2. Vladek and Anja ultimately had gave Richieu to Ilzecki’s Polish friends to hide, after a year of keeping him with them but he didn’t make it through the war.
3. The four Jews that were hung in the square were guilty of dealing without coupons.
4. Anja’s family helped hide their 90 year old grandparents from being taken to Theresienstadt (a place in Czechoslovakia where all jews over 70 were transferred to). After trying to hide them, they had to hand them over to the Jewish police who ended up not taking them to Theresienstadt, but to Auschwitz, where they were killed in gas chambers.

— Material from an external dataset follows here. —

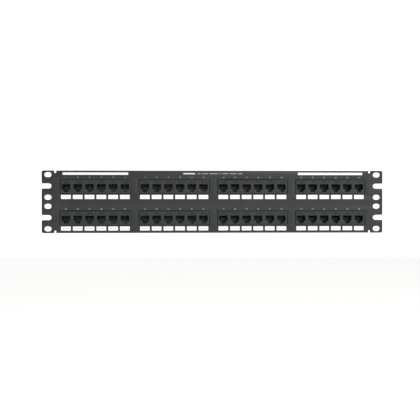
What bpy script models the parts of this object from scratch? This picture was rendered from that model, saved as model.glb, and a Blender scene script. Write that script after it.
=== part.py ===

5. At the Dienst Stadium, there was a selection. Old people, families with lots of kids, and people without work cards were sent to the left. People who could work and were healthy were sent to the right. The people who were sent to the left (including Mala and her mother, Fela and her children, and Anja’s father who snuck to the left side) were sent to live in crowded ghettos before being sent to die at Auschwitz. The people who were sent to the right (including Vladek, Anja, and Richieu, had their passports stamped and were sent back home).
Chapter five –
1.Art’s comic strip “Prisoner on the Hell Planet” shows the story of his mother’s suicide and how he and his father reacted towards it. One night, Vladek returned home to find his life dead, her wrists cut and a empty pill bottle beside her. Art was so disturbed and the guilt that he was feeling was overwhelming. He felt that he had been responsible for his mother’s death because he didn’t assure to her that he truly loved her so much. Vladek grieved so badly that Art had to console him, even though he was distraught as well. Art felt so hopeless, like his mother had murdered him along with herself.
2. To keep herself and the three children from being taken to Auschwitz, Tosha killed herself and the children by taking the poison that she wore around her neck.
3. Vladek and his family made sure that they had good hiding places – bunkers – in their last two house to hid from being taken to Auschwitz. In the first house, their bunker was located directly below the coal bin in the kitchen, and behind a false wall in the coal cellar. In their second home, the bunker was located above the upstairs bedroom, behind a false wall in the attic.
4. Haskel Spiegelman was Vladek’s cousin, a chief of the Jewish police. Vladek thought that Haskel was a “kombinator,” a crook, because he was happy to take the jewels from Anja’s father, but he wouldn’t take the risk to save him and his wife.
5. Vladek gave Art a key to his safety deposit box. In it was a cigarette case and a 14 karat gold powder case that he hidden in the chandelier bunker in Srodula, and Anja’s diamond ring that she wanted Art to have for his wife.
Chapter six –
1. Vladek and Anja’s decision to hire smugglers to get them to Hungary was not the right decision because on their way to Hungary, the Gestapo raided the train and sent the family to Auschwitz.
2. Miloch, his wife, and their son hid at Mrs. Motonowa’s house. Ultimately, they went to hide with Mrs. Motonawa, where they stayed safe until the end of the war.
3. Vladek burned Anja’s diaries one day after she died because they had too many emotional memories.
4. As Volume I ends, Vladek and Anja had been separated in Auschwitz and they did not know if they would ever see each other again.